For that matter, is Profar a candidate for that job? Based on comments by Washington and Daniels and Ryan, who suggested the club would need to be able to project 350 Profar at-bats to keep from optioning him to AAA, he’s probably not. But Fraley predicts this morning that Profar will make the club.
With roster decisions.
And with trade opportunities.
Texas didn’t relent on Justin Smoak until the 11th hour, swooping in to steal Cliff Lee in July 2010 when it appeared that the Yankees were closing in on a trade with Seattle.
But I’d be shocked if there were any about-face in the Texas front office regarding the idea of trading a shortstop to St. Louis, and I don’t expect the Cardinals to spend any meaningful time pondering a move of Oscar Taveras.

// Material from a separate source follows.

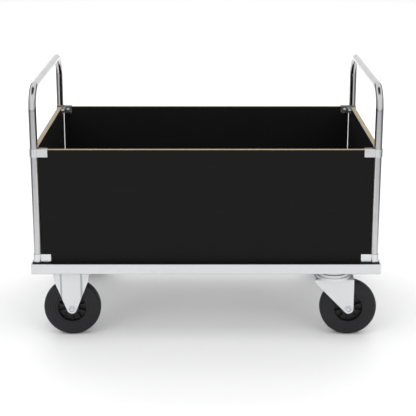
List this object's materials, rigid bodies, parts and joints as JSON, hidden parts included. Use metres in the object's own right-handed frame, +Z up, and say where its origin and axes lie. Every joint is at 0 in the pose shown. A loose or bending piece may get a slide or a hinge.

I’d like to think plans could change as far as the career of Peter Gammons is concerned, but either way, if we’re not going to get a column from him jumpstarted by his Tuesday Profar-Taveras tweet, we could at least get a late-March column or five from the community of great baseball writers who follow him, not about Profar or Taveras or Andrus, or about Lohse or Porcello, or about what Nolan Ryan will do, but about what Peter Gammons has meant to this game and to their business, and about what this baseball season and all those that follow will be like if Peter isn’t out there setting the standard like he always has.